The lawsuit — which will have its first congressional hearing Wednesday — is based entirely on Obama’s decision to delay a mandate in the health care overhaul that most employers provide health insurance to workers.

 

The decision to focus on Obamacare was surprising to some who expected a more sweeping legal action. But Republicans leading the effort say the health care overhaul is the best case they can bring to a judge.

 

“We’re not trying to take every issue that we disagree with the president on,” said House Rules Committee Chairman Pete Sessions, who will lead the Wednesday hearing. “We’re going to pick that one that we believe has a lot of merit and widely recognized as an important issue.”

 

Proving that Obama misused his executive power is a long shot, most Republicans privately concede. Some even say that it is simply a way to quiet down the growing number of fringe Republicans who have said the party should move to impeach the president.

 

Obama and congressional Democrats are publicly dismissing talk of the lawsuit as little more than a desperate move by Republicans in the months before an election.

 

But senior GOP leadership aides describe a deliberate effort behind the scenes that they say gives them a fighting chance of defeating a sitting president in court.

 

“The wheels of justice may grind slowly, but they do grind and we are confident the court will decide in our favor against executive overreach,” a senior GOP leadership aide said.

 

For Boehner, incoming Majority Leader Kevin McCarthy (R-Calif.) and incoming Whip Steve Scalise (R-La.), the political downside of pursuing a lawsuit is minimal.
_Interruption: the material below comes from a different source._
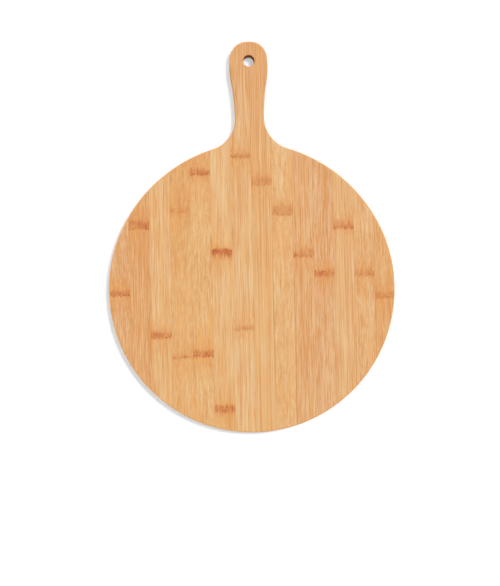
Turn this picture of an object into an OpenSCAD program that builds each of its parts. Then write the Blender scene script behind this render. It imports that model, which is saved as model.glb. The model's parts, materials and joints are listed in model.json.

Their rapport with the president is at an all-time low and going after Obama is never unpopular in the rightward-leaning House Republican Conference.

 

Republicans have already proved that they are unafraid to show an almost singular focus on undermining the law — they shut down the government over its funding last year. Despite their failure to defund the law and the unpopularity of the shutdown, the GOP is still poised to expand its majority in the November midterm elections.

 

Of course, Boehner could emerge with a splatter of egg on his face. If the House loses the suit, it will be his second consecutive defeat in court. The Supreme Court struck down the Defense of Marriage Act after Boehner spent millions of dollars defending it. The price tag for this suit is sure to be similar, but a senior GOP leadership aide said it’s “simply too soon to know” how much the Office of the House General Counsel will shell out. Top Republicans do concede that the legal proceedings will be lengthy.

 

But, this time, they say they have a winning strategy: Show that Congress has shown willingness to delay the employer mandate, but Obama went around Capitol Hill instead.

 

“The House has attempted to delay the employer mandate and instead of working with Congress, the president not only delayed Obamacare once, but twice; the second time creating his own legislative scheme for enforcement on categories of employers,” a Republican aide said. “These changes in law are beyond his constitutional authority and violated his duty to faithfully execute the law. By unilaterally making these changes, he has bypassed the constitutional requirement for amending statutory law — Congress legislates and the president executes.”

 

Unlike the DOMA case, which was authorized through the Bipartisan Legal Advisory Group — a panel made up of congressional leaders — Boehner is bringing a resolution to the floor in order to “eliminate any question about whether the litigation is authorized by the House,” the aide said.

 

Before this lawsuit even reaches a courtroom, it will occupy the attention of Capitol Hill in the few days remaining before the November election.

 

First, on Wednesday, the Rules Committee’s first hearing will feature testimony from Elizabeth Price Foley, a professor from Florida International University College of Law; Jonathan Turley, a professor of public interest law at The George Washington University; Simon Lazarus of the Constitutional Accountability Center; and Walter Dellinger, a partner at O’Melveny & Myers.

 

Next week, the committee will mark up the resolution, and then it will hit the House floor. The vote to authorize the suit will almost certainly be along party lines.

 

GOP lawmakers involved in Obamacare oversight say they see absolutely no downside.

 

“When people say is there a risk of doing this, of course there is. Anytime you go to court, by definition, one side wins and one side loses,” said Rep. Michael Burgess (R-Texas), a physician who is vice chairman of the Energy and Commerce subcommittee on health. “Is there a risk? Yes, of course there is a risk but the risk of inactivity, the risk of doing nothing, the risk of no action is that you can logically infer from this that anything passed by Congress can be changed by the president at any point that he feels it is inconvenient for him to go forward.”

 

The health subcommittee’s chairman, Rep. Joe Pitts, said even if the lawsuit fails, it shines light on Obama’s actions.

 

“He’s abused his power, and everyone is very, very aware now that he abused his executive authority by administrative actions, by executive orders,” the Pennsylvania Republican said.